Similarly, it is to rationalize that no one stands with true superiority or inferiority when a man, in a way, reflects the other in an association where people derive an effect of deed or capacity from one another so Victor’s reference to ‘that being’ in speaking of a man makes no ample distinction from the rest of his kind. V. Frankl suggests in ‘Man’s Search for Meaning’ that it is possible for a man to reach an extent of gaining control over circumstances once the ‘meaning’ is found and as he chooses to dwell in constant faith and not be impacted by the external conditions.
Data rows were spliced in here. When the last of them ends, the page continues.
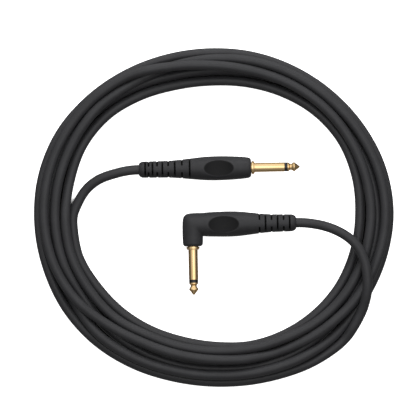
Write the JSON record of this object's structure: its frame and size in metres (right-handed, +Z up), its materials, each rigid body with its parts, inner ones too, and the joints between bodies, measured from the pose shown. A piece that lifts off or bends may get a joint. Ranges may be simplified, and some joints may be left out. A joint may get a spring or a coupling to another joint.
{
  "type": "instrument cable",
  "caption": "Coiled black instrument cable with a straight phone plug on one end and a right-angle phone plug on the other, gold contacts and slotted moulded strain reliefs.",
  "frame": {"origin": "on the surface the cable rests on, under the middle of the box round the two plugs", "axes": "+Z up from the surface; +X from the straight plug's strain relief to its tip, along its axis; -Y from the right-angle plug's collar to its tip, so its shaft points along -Y and its cable leaves along +X"},
  "size_m": [0.245, 0.2308, 0.0198],
  "materials": {
    "gold_plate": "polished gold plating over brass",
    "black_insulator": "smooth black plastic",
    "white_insulator": "natural white plastic",
    "tinned_steel": "tinned, dull",
    "solder": "bright solder",
    "moulded_body": "satin black moulded PVC",
    "cable_jacket": "semi-matte black PVC",
    "bare_copper": "bare copper strands",
    "conductive_plastic": "matte black conductive plastic"
  },
  "bodies": {
    "root": {"straight_tip_contact": "gold_plate", "straight_tip_insulator": "black_insulator", "straight_rod_insulator": "white_insulator", "straight_rear_washer": "black_insulator", "straight_sleeve_contact": "gold_plate", "straight_tip_lug": "tinned_steel", "straight_ground_lug": "tinned_steel", "straight_conductor_end": "bare_copper", "straight_dielectric_end": "white_insulator", "straight_conductive_layer_end": "conductive_plastic", "straight_shield_end": "bare_copper", "straight_jacket_end": "cable_jacket", "straight_tip_solder": "solder", "straight_ground_solder": "solder", "straight_inner_mould": "white_insulator", "straight_overmould": "moulded_body", "angled_tip_contact": "gold_plate", "angled_tip_insulator": "black_insulator", "angled_rod_insulator": "white_insulator", "angled_rear_washer": "black_insulator", "angled_sleeve_contact": "gold_plate", "angled_tip_lug": "tinned_steel", "angled_ground_lug": "tinned_steel", "angled_conductor_end": "bare_copper", "angled_dielectric_end": "white_insulator", "angled_conductive_layer_end": "conductive_plastic", "angled_shield_end": "bare_copper", "angled_jacket_end": "cable_jacket", "angled_tip_solder": "solder", "angled_ground_solder": "solder", "angled_inner_mould": "white_insulator", "angled_overmould": "moulded_body", "cable_coil": "cable_jacket", "cable_tail_straight": "cable_jacket", "cable_tail_angled": "cable_jacket"}
  },
  "joints": []
}
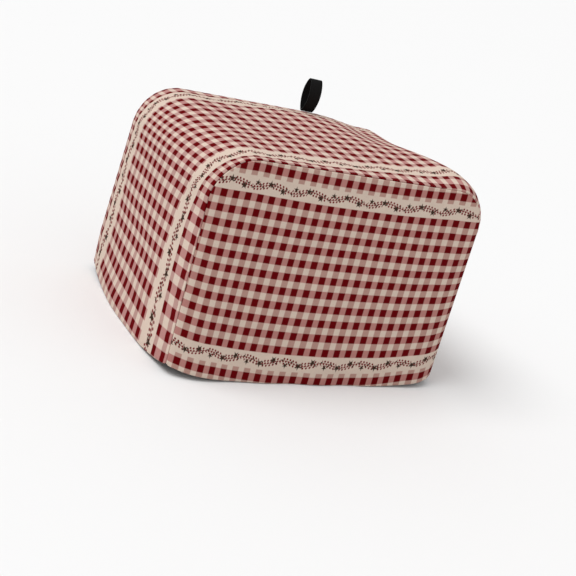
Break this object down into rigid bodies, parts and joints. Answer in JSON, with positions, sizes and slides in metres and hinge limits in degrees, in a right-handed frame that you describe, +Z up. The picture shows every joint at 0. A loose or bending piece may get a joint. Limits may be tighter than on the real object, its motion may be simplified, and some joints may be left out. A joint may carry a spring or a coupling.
{
  "type": "toaster cover",
  "caption": "Fitted fabric cover for a small kitchen appliance: two shaped panels and a wrap-over gusset strip, open at the hem, with a ribbon loop on top.",
  "frame": {"origin": "middle of the hem opening, on the surface that the hem stands on", "axes": "+X along the cover's length, -Y towards the front panel, +Z up; the loop is on the rear top seam"},
  "size_m": [0.316, 0.241, 0.2439],
  "materials": {
    "check_cloth": "woven cotton, dark red and cream check with garland bands",
    "ribbon": "black woven ribbon"
  },
  "bodies": {
    "root": {"front_panel": "check_cloth", "back_panel": "check_cloth", "gusset": "check_cloth", "handle_loop": "ribbon"}
  },
  "joints": []
}
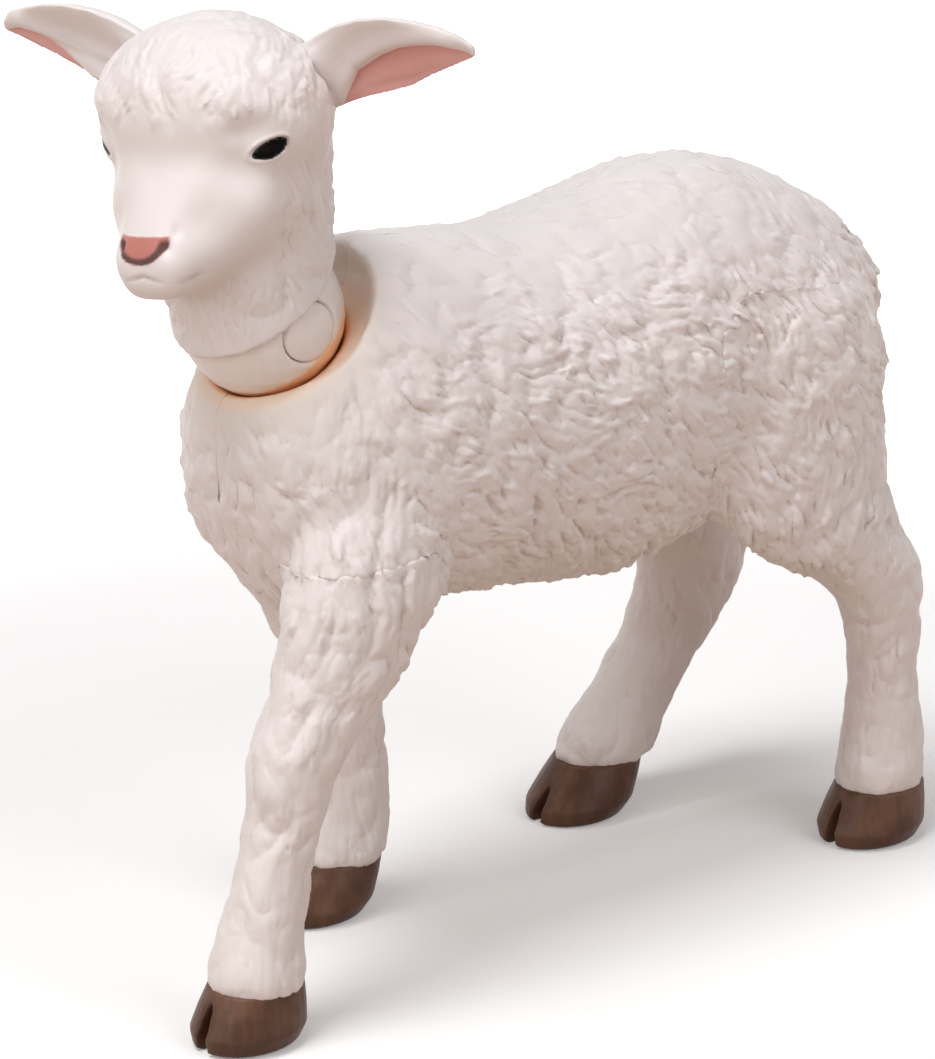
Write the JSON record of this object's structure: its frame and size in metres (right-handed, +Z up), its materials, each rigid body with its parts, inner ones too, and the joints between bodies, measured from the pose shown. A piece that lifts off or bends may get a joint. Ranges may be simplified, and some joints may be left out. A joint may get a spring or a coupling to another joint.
{
  "type": "toy lamb",
  "caption": "White toy lamb in a walking pose, moulded in plastic, with a woolly coat, brown hooves and a head that turns and nods on a ball in the base of its neck.",
  "frame": {"origin": "centre of the toy's outline from above, on the level surface that its hooves stand on", "axes": "+Z up, the lamb faces -Y, its left side is +X"},
  "size_m": [0.0358, 0.0634, 0.067],
  "materials": {
    "fleece": "satin, warm white, moulded wool texture",
    "hoof": "satin, dark brown",
    "joint": "smooth satin, cream"
  },
  "bodies": {
    "body": {"body_left": "fleece", "body_right": "fleece", "foreleg_left": "fleece", "foreleg_right": "fleece", "hindleg_left": "fleece", "hindleg_right": "fleece", "hoof_foreleg_left": "hoof", "hoof_foreleg_right": "hoof", "hoof_hindleg_left": "hoof", "hoof_hindleg_right": "hoof", "neck_post": "joint"},
    "neck": {"neck_ball": "joint", "neck_pin": "joint"},
    "head": {"head": "fleece", "ear_left": "fleece", "ear_right": "fleece"}
  },
  "joints": [
    {"name": "neck_nod", "type": "hinge", "parent": "body", "child": "neck", "pos_m": [0.0026, -0.0206, 0.046], "axis": [1, 0, 0], "range_deg": [-8, 12]},
    {"name": "head_turn", "type": "hinge", "parent": "neck", "child": "head", "pos_m": [0.0026, -0.0206, 0.046], "axis": [0, -0.5, 0.866], "range_deg": [-57, 23]}
  ]
}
A man of faith who through logotherapy fully understands and appreciates the essence in the established ‘meaning’ hence, would not easily fall into self-pity, fits of rage, anxiety, or any other forms of adverse human nature. He need not be confined within psychotherapeutic settings with utilization of scientific tools for as long as his inner hold of himself works to sustain the current wisdom and strength contained in the valued meaning of life or the person’s worth while in the world.
At a point, V. Frankl confesses to thinking and yearning to figure how his wife in distant segregation was doing. Around that time, he should have had sufficient grip on the ‘meaning’ for him to allow deeper comprehension of reasons or purpose for being separated from his loved one which now, by a renewed viewpoint, had barely anything to do with the iniquities of the ones comprising the Nazis or the ‘Capo’. Without blaming or bearing caustic judgment at all against the general hostilities of the wicked people, philosophies, and doings, V.
Frankl unearthed having conceived: ‘The salvation of man is through love and in love.’ The propensity to determine that there is something higher or far more essential to the life, happenings, and discoveries in this world had remained in the convictions of V. Frankl during those times at the death camp. With the profound belief in the power of ‘meaning’, one learns to positively cope by shifting paradigm or reversing perspective about a desperate situation. This way, even if the physical body is enslaved and under painful torture or infliction, the mind is liberated from the torments causing anxiety and every other source of fear comes to nothing because the ‘meaning’ is opulently larger in focus.